# EXERCISE GOAL:
Nothing but the lines from the line that contains "856 of scene.py. This part finishes it." through the line that contains "return points, normals, across, along" should appear in the output, each reproduced exactly.

# PROVIDED ENTRIES:
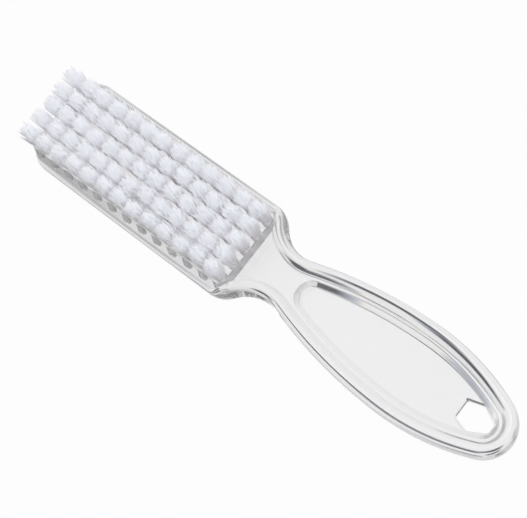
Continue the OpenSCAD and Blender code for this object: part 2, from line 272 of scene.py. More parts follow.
class Finishes(bpy.types.PropertyGroup):
    """Colours of the plastic, the nylon and the wire, and how satin the plastic's walls are."""

    plastic: colour("Plastic", "Tint of the clear plastic", (0.985, 0.984, 0.992))
    satin: share("Satin holes", "Roughness of the walls of the tuft holes", 0.4)
    end_satin: share("Satin end", "Roughness of the block's end wall at the neck", 0.75)
    nylon: colour("Nylon", "Colour of the filaments", (0.98, 0.985, 0.995))
    nylon_root: colour("Nylon root", "Tint of the filaments near their roots", (0.99, 0.965, 0.97))
    nylon_shade: colour("Nylon shade", "Duller filaments among them", (0.966, 0.971, 0.985))
    carried: amount("Carried light", "Light that a filament carries down from its tip", 0.012)
    wire: colour("Wire", "Colour of the anchors' flat wire", (0.72, 0.71, 0.69))


class Studio(bpy.types.PropertyGroup):
    """The camera's place and the light."""

    azimuth: angle("Azimuth", "Camera's turn about the upright axis", 75.0)
    elevation: angle("Elevation", "Camera's angle over the floor", 68.34)
    roll: angle("Roll", "Camera's turn about its own line of sight", -37.92)
    distance: length("Distance", "From the camera to the point it looks at", 351.3)
    aim_x: length("Aim along", "The point looked at, along the brush", -3.27)
    aim_y: length("Aim across", "The point looked at, across the brush", 1.26)
    lens: amount("Lens", "Focal length in millimetres", 91.54)
    sky: amount("Sky", "Strength of the soft light from all round", 1.1)
    lamp: amount("Lamp", "Power of the overhead lamp in watts", 1.0)
    floor_share: share("Floor light", "Share of the floor's white that shadows leave", 0.97)
    through_share: share(
        "Floor through plastic", "How much of the lit table the plastic sees", 0.85
    )
    table_drop: length("Table drop", "From the brush down to the lit table", 120)


def arc(centre, radius, start, stop, steps):
    """Points of an arc and its outward directions; the angles are in radians."""
    turn = np.linspace(start, stop, steps + 1)
    out = np.stack([np.cos(turn), np.sin(turn)], axis=1)
    return np.asarray(centre) + radius * out, out


def angle_to(a, b):
    """The direction from one point to another, in radians."""
    return math.atan2(b[1] - a[1], b[0] - a[0])


def circle_meet(a, ra, b, rb):
    """The crossing of two circles that lies on the +Y side."""
    a, b = np.asarray(a), np.asarray(b)
    apart = b - a
    d = np.linalg.norm(apart)
    along = (ra * ra - rb * rb + d * d) / (2 * d)
    off = math.sqrt(ra * ra - along * along)
    u = apart / d
    return a + along * u + off * np.array([-u[1], u[0]])


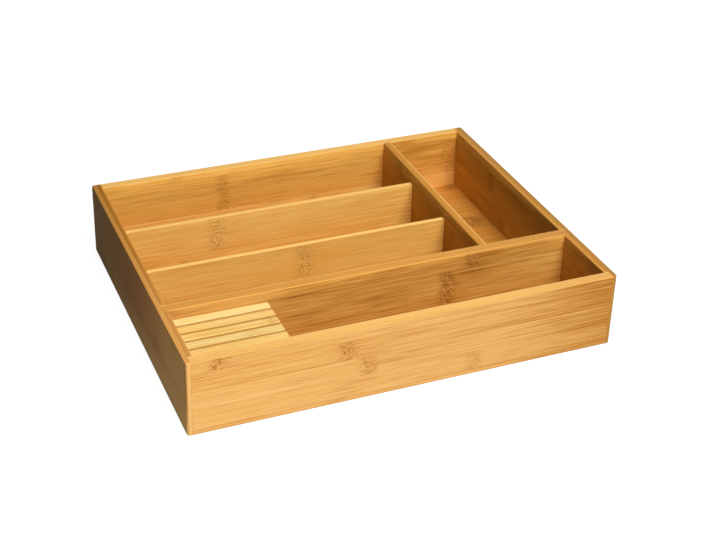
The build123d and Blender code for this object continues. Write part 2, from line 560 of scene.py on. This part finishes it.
# %% [markdown]
# ## Bamboo: sanded places
#
# The boards are planed before they are glued together, and the finished tray is sanded along its
# tops and edges. That brings out fresh fibres, lighter than the face of the board or darker, as the
# strip there happens to be. Low down in the rows, where no sander reaches, the bamboo stays brown.
#
# Each board has a list of such zones. A zone says for one or more directions where its tint starts
# and from where on it is full, and then which tint it is and how much of it there is. The zones lie
# over everything else, because sanding takes the marks of the old surface off.


# %% Sanded places
def sanded(tree, board, places, colour):
    """The colour with the tints of the board's sanded zones over it."""
    for zone, tint, amount in board["sanded"]:
        share = amount
        for direction, (start, full) in zone.items():
            reached = add(
                tree, "ShaderNodeMapRange",
                {"Value": places[direction], "From Min": start, "From Max": full},
            )
            share = add(tree, "ShaderNodeMath", {0: reached, 1: share}, operation="MULTIPLY")
        colour = add(
            tree, "ShaderNodeMix", {"Factor": share, "A": colour, "B": linear(tint)}, data_type="RGBA"
        )
    return colour


print("a sanded zone can be bounded along, through and across the grain")

# %% [markdown]
# ## Bamboo: finish
#
# The boards are sanded fine and rubbed with a thin satin lacquer. It fills the pores, so only the
# largest fibres can be felt, which a weak bump shows. To the eye that is a smooth board with a calm,
# even glow, and no mirror image in it. The lacquer's index of refraction is near 1.5, as for most
# varnish, and its roughness changes a little from band to band.
#
# Everything round the tray is white. Reflected at a low angle, that would lie as a grey veil on the
# dark sides. So the level of the reflection is turned down almost to nothing.
#
# The marks go over the plain colour one after another: brown fibre lines, glue lines, the brown of a
# knot and its streaks, its dark dashes and its pale dashes. A board's four marks say how much of the
# knots' brown, dark dashes, pale dashes and streaks it shows.

# %% Finish of the bamboo
fibre_depth = 0.00004
bump_strength = 0.6
band_levels = (0.3, 0.7)
roughness_range = (0.44, 0.56)
lacquer_ior = 1.47
reflection_level = 0.004


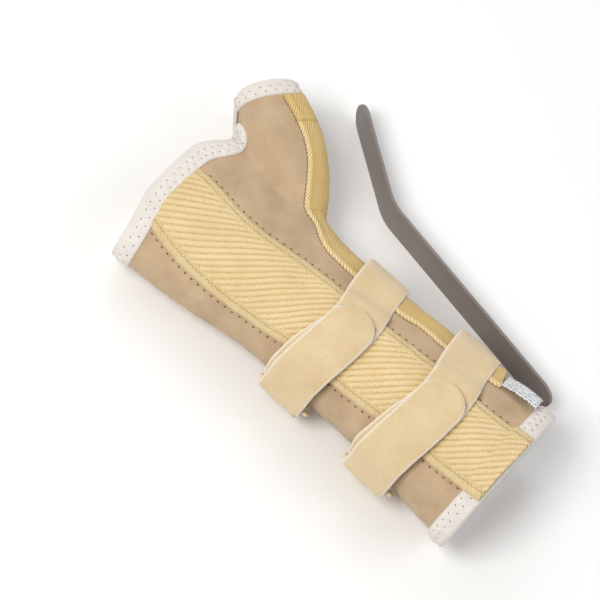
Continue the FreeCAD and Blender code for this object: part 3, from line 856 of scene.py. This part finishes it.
def paint(thing, name, values):
    """Stores one value for each point, for a material to read."""
    layer = thing.data.attributes.new(name, "FLOAT", "POINT")
    layer.data.foreach_set("value", np.array(values, np.float32))


# ---- elastic panel and its hems ----

PANEL_ROWS = 300
PANEL_COLUMNS = 64
HEM = 5 * MM
RIB_PITCH = 3.0 * MM
# The ribs' slant: how much of a step across and along the panel crosses them.
RIB_ACROSS, RIB_ALONG = 0.747, 0.665
KNIT_PITCH = 1.15 * MM
HEM_ROWS = 260
HEM_COLUMNS = 12
HEM_ZIGZAG = 2.6 * MM
HEM_THREAD_PITCH = 1.3 * MM
NEEDLE_PITCH = 4.2 * MM
# The panel's edges reach this many degrees under the hems.
HEM_OVERLAP = 3.0


def panel_grid(rows, columns, start, end):
    """Points and normals across the panel, and how far each is along and across it."""
    points = np.zeros((rows, columns, 3))
    normals = np.zeros((rows, columns, 3))
    for i in range(rows):
        at = start + (end - start) * i / (rows - 1)
        low = edge_turn(PANEL_LOW, at) - HEM_OVERLAP
        high = edge_turn(PANEL_HIGH, at) + HEM_OVERLAP
        for k in range(columns):
            place, normal = body_shape.round_sleeve(at, low + (high - low) * k / (columns - 1))
            points[i, k] = place
            normals[i, k] = normal
    points = soften(soften(points, 6, False).transpose(1, 0, 2), 3, False).transpose(1, 0, 2)
    normals = soften(soften(normals, 6, False).transpose(1, 0, 2), 3, False).transpose(1, 0, 2)
    across = np.concatenate([np.zeros((rows, 1)), np.cumsum(
        np.linalg.norm(np.diff(points, axis=1), axis=2), axis=1)], axis=1)
    along = np.tile(np.linspace(start, end, rows)[:, None], (1, columns))
    return points, normals, across, along


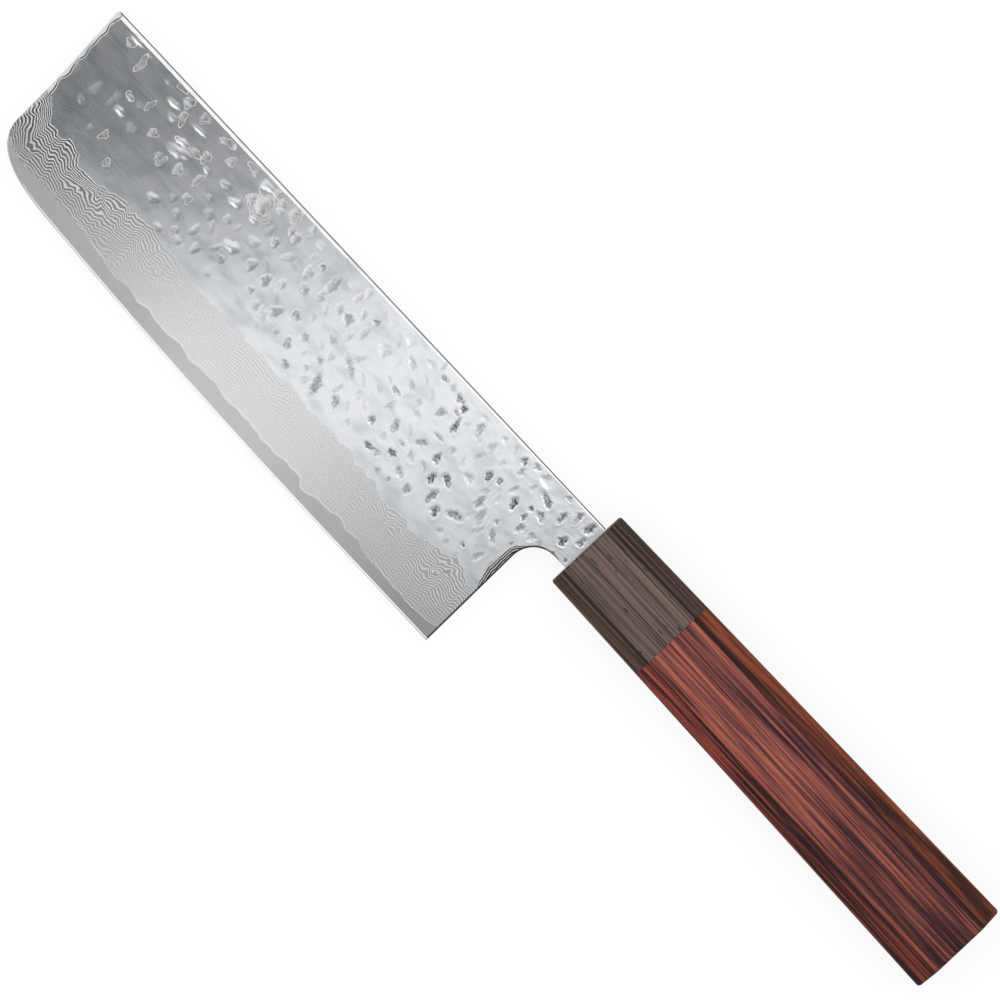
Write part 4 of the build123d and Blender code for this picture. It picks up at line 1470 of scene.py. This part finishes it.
dark_wood, tree, shader = new_finish("dark_wood")
turn = math.radians(-12)
place, above = along_arris(tree)
broad = streaks(tree, turn, 10, 420, 260)
lines = streaks(tree, turn, 9, 1900, 900, 0.0)
fine = streaks(tree, turn, 24, 4300, 2600, 0.0)
even_lines = times(tree, growth_lines(tree, turn, spacing=0.00086, waver=10.0), dark_growth_strength)
pores = streaks(tree, turn, 330, 2000, 2000, 0.0)
pores = share_between(tree, pores, 0.765, 0.80)
slants = plus(tree, share_between(tree, place["Y"], upper_arris - 0.0002, upper_arris + 0.0004),
              share_between(tree, above, 0.0002, -0.0004))
tone = tone_of(tree, dark_level, (broad, 0.25), (lines, 0.55), (fine, 0.9))
tone = plus(tree, tone, even_lines)
arris_lines = plus(tree, window(tree, above, -0.0008, -0.0002, 0.00015),
                   window(tree, place["Y"], upper_arris + 0.0001, upper_arris + 0.0006, 0.00015))
tone = less(tree, tone, times(tree, arris_lines, dark_arris))
colour = colour_ramp(tree, tone, [
    (0.20, (0.022, 0.016, 0.015)),
    (0.42, (0.060, 0.043, 0.040)),
    (0.58, (0.105, 0.070, 0.062)),
    (0.82, (0.175, 0.108, 0.088)),
])
slant_colour = colour_ramp(tree, tone, [
    (0.25, (0.006, 0.004, 0.004)),
    (0.45, (0.018, 0.011, 0.009)),
    (0.60, (0.056, 0.032, 0.024)),
    (0.80, (0.125, 0.062, 0.038)),
])
colour = mix_colours(tree, slants, colour, slant_colour)
colour = mix_colours(tree, times(tree, pores, pore_strength), colour, pore_black)
put(tree, shader.inputs["Base Color"], colour)
shader.inputs["Specular IOR Level"].default_value = 0.25
put(tree, shader.inputs["Roughness"], mix_values(tree, fine, 0.36, 0.52))
grain_height = less(tree, fine, times(tree, pores, pore_depth))
put(tree, shader.inputs["Normal"], relief(tree, grain_height, 0.00005, 0.5))
refinish("ferrule", dark_wood)
print("dark wood ready")

# %% [markdown]
# ## Hidden pieces and the seal
#
# The dowel, the adhesive round the tang and the seal in the ferrule's mouth stay as the CAD model has them.
# They get plain finishes with a little life in them: a pale straight-grained wood, an amber resin and a
# blackish sealing compound.

# %% Dowel, adhesive and seal
def mottled(name, first, second, scale, roughness):
    """A finish of two near colours in soft clouds."""
    made, tree, shader = new_finish(name)
    clouds = noise_value(tree, scale, detail=3.0)
    put(tree, shader.inputs["Base Color"], mix_colours(tree, clouds, first, second))
    put(tree, shader.inputs["Normal"], relief(tree, clouds, 0.00003))
    shader.inputs["Roughness"].default_value = roughness
    return made


for node, name, first, second, scale, roughness in (
    ("joining_dowel", "dowel_wood", (0.42, 0.27, 0.14, 1), (0.60, 0.43, 0.25, 1), (60, 1800, 1800), 0.7),
    ("tang_bedding", "adhesive", (0.38, 0.30, 0.18, 1), (0.52, 0.44, 0.30, 1), (300, 300, 300), 0.5),
    ("mouth_seal", "seal", (0.012, 0.010, 0.009, 1), (0.03, 0.026, 0.022, 1), (900, 900, 900), 0.6),
):
    refinish(node, mottled(name, first, second, scale, roughness))
print("hidden pieces finished")

# %% [markdown]
# ## Size
#
# The dressed knife must be as large as the CAD model, no more. Both boxes are written down to be compared.

# %% Compare the sizes and finish
dressed_box = [list(corner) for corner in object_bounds()]
for corner, dressed_corner in zip(cad_box, dressed_box):
    print([round((b - a) / mm, 3) for a, b in zip(corner, dressed_corner)], "mm from the CAD box")
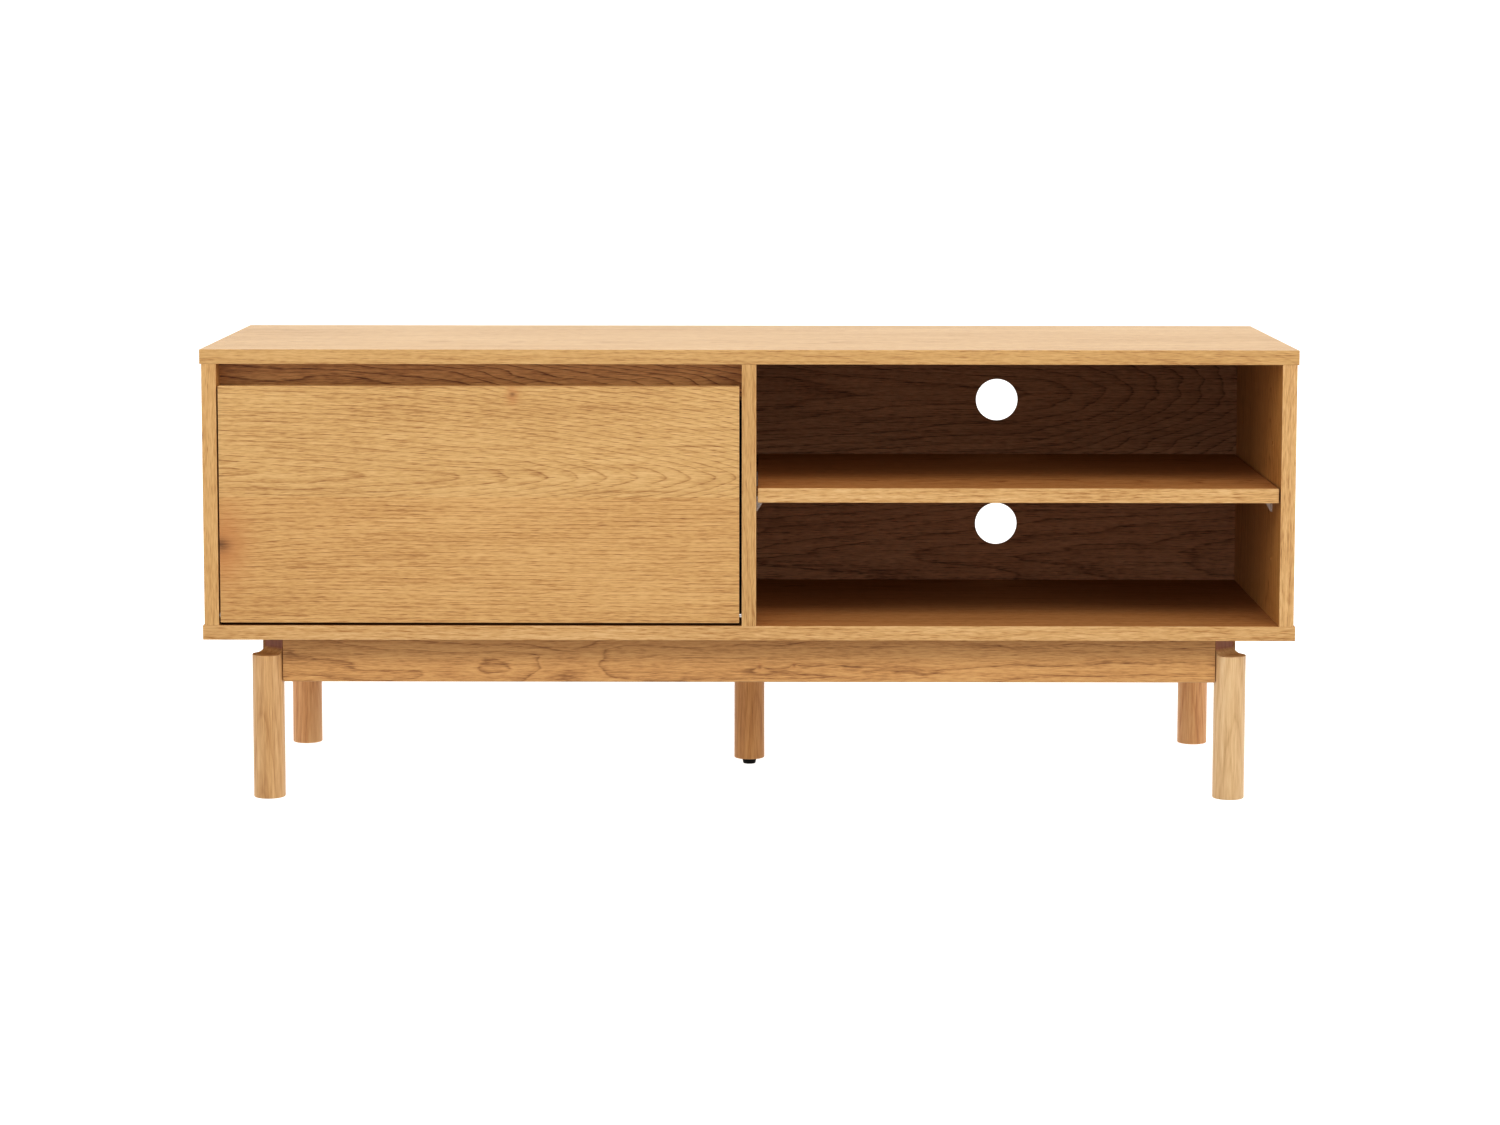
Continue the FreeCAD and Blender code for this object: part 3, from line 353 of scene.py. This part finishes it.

# EXERCISE RESULT:
Continue the FreeCAD and Blender code for this object: part 3, from line 856 of scene.py. This part finishes it.
def paint(thing, name, values):
    """Stores one value for each point, for a material to read."""
    layer = thing.data.attributes.new(name, "FLOAT", "POINT")
    layer.data.foreach_set("value", np.array(values, np.float32))


# ---- elastic panel and its hems ----

PANEL_ROWS = 300
PANEL_COLUMNS = 64
HEM = 5 * MM
RIB_PITCH = 3.0 * MM
# The ribs' slant: how much of a step across and along the panel crosses them.
RIB_ACROSS, RIB_ALONG = 0.747, 0.665
KNIT_PITCH = 1.15 * MM
HEM_ROWS = 260
HEM_COLUMNS = 12
HEM_ZIGZAG = 2.6 * MM
HEM_THREAD_PITCH = 1.3 * MM
NEEDLE_PITCH = 4.2 * MM
# The panel's edges reach this many degrees under the hems.
HEM_OVERLAP = 3.0


def panel_grid(rows, columns, start, end):
    """Points and normals across the panel, and how far each is along and across it."""
    points = np.zeros((rows, columns, 3))
    normals = np.zeros((rows, columns, 3))
    for i in range(rows):
        at = start + (end - start) * i / (rows - 1)
        low = edge_turn(PANEL_LOW, at) - HEM_OVERLAP
        high = edge_turn(PANEL_HIGH, at) + HEM_OVERLAP
        for k in range(columns):
            place, normal = body_shape.round_sleeve(at, low + (high - low) * k / (columns - 1))
            points[i, k] = place
            normals[i, k] = normal
    points = soften(soften(points, 6, False).transpose(1, 0, 2), 3, False).transpose(1, 0, 2)
    normals = soften(soften(normals, 6, False).transpose(1, 0, 2), 3, False).transpose(1, 0, 2)
    across = np.concatenate([np.zeros((rows, 1)), np.cumsum(
        np.linalg.norm(np.diff(points, axis=1), axis=2), axis=1)], axis=1)
    along = np.tile(np.linspace(start, end, rows)[:, None], (1, columns))
    return points, normals, across, along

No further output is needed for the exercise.